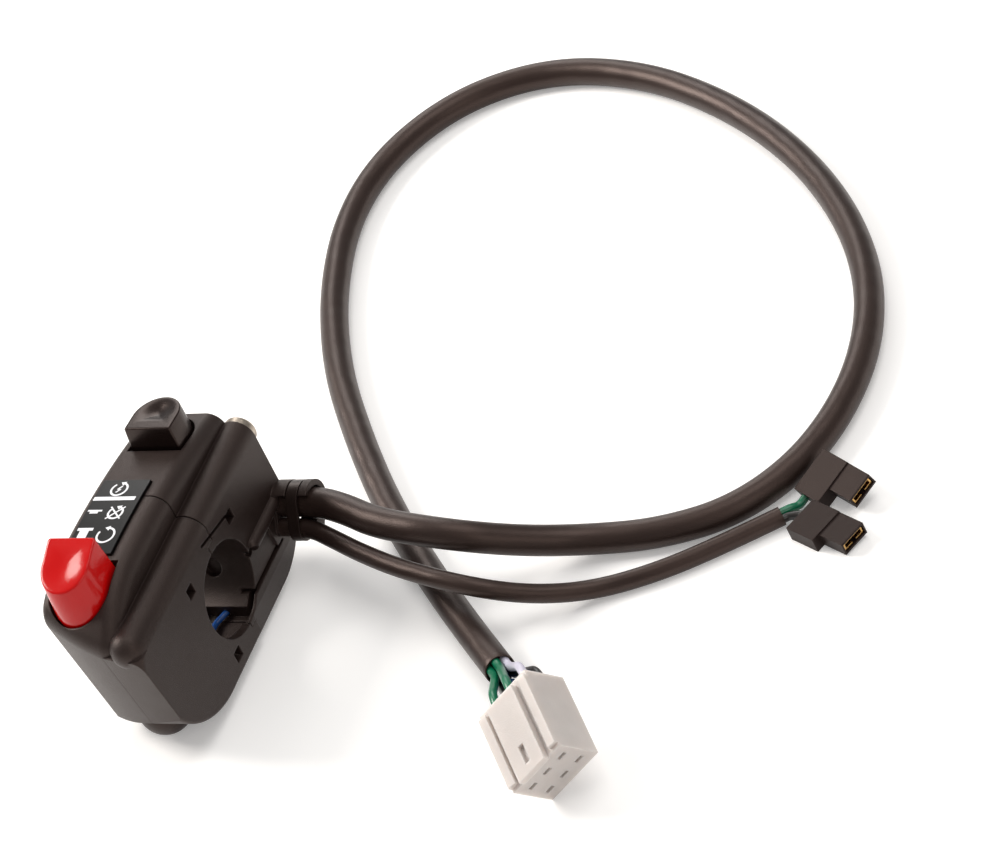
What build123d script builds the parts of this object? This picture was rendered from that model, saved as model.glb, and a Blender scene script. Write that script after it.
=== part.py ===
from build123d import *
import os
from math import atan2, cos, degrees, pi, radians, sin, sqrt, tan

# A handlebar switch cluster: two half shells clamp round the bar, a start button and a
# latching stop button stand on the panel, and two cables leave beside the bar.
# Frame: X runs along the bar towards the open end face, Y points from the stop button
# to the start button, Z comes up out of the panel. The origin is the middle of the bar bore.
# All lengths are in millimetres.

# The bar and the housing round it
bar_bore_radius = 11.1
body_width = 26.0
body_half = body_width / 2
upper_end_y = 32.0
lower_end_middle_inset = 2.6
lower_end_far_inset = 8.6
end_lean = 7.0
lean_level_z = 16.0
back_lower_z = -16.5
back_upper_z = -17.2
floor_z = -19.3

# The panel is a long shallow arc that turns down in a nose arc past the stop button
panel_radius = 206.0
panel_crown_y = -8.8
panel_crown_z = 27.2
nose_start_y = -16.0
nose_radius = 26.3
heel_top_inset = 1.4
heel_top_z = -2.1
heel_middle_y = -27.8
heel_middle_z = -12.4
heel_end_y = -13.5
upper_heel_start_y = 17.5
upper_heel_middle_y = 26.6
upper_heel_middle_z = -14.6
upper_heel_end_z = -6.5
nose_edge_radius = 5.0
far_edge_radius = 2.4

# The lower end lies where the nose arc has come down, and is swept back to the far side
nose_reach_share = 0.79087452
lower_end_near_y = nose_start_y - nose_reach_share * nose_radius
lower_end_middle_y = lower_end_near_y + lower_end_middle_inset
lower_end_far_y = lower_end_near_y + lower_end_far_inset
heel_top_y = lower_end_near_y + heel_top_inset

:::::

WHAT YOU WILL DO
Word for word, reproduce the listing above from its start up to and including the line that has "# All lengths are in millimetres.". Give only those lines.

RESPONSE BELOW
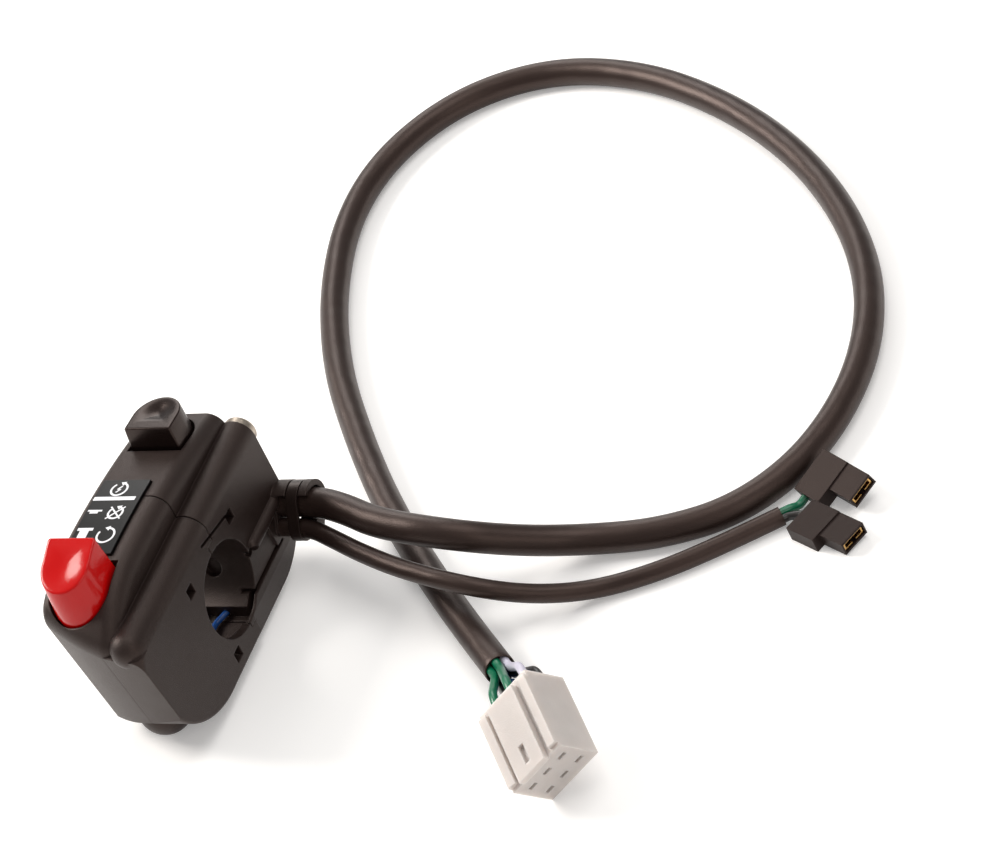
What build123d script builds the parts of this object? This picture was rendered from that model, saved as model.glb, and a Blender scene script. Write that script after it.
=== part.py ===
from build123d import *
import os
from math import atan2, cos, degrees, pi, radians, sin, sqrt, tan

# A handlebar switch cluster: two half shells clamp round the bar, a start button and a
# latching stop button stand on the panel, and two cables leave beside the bar.
# Frame: X runs along the bar towards the open end face, Y points from the stop button
# to the start button, Z comes up out of the panel. The origin is the middle of the bar bore.
# All lengths are in millimetres.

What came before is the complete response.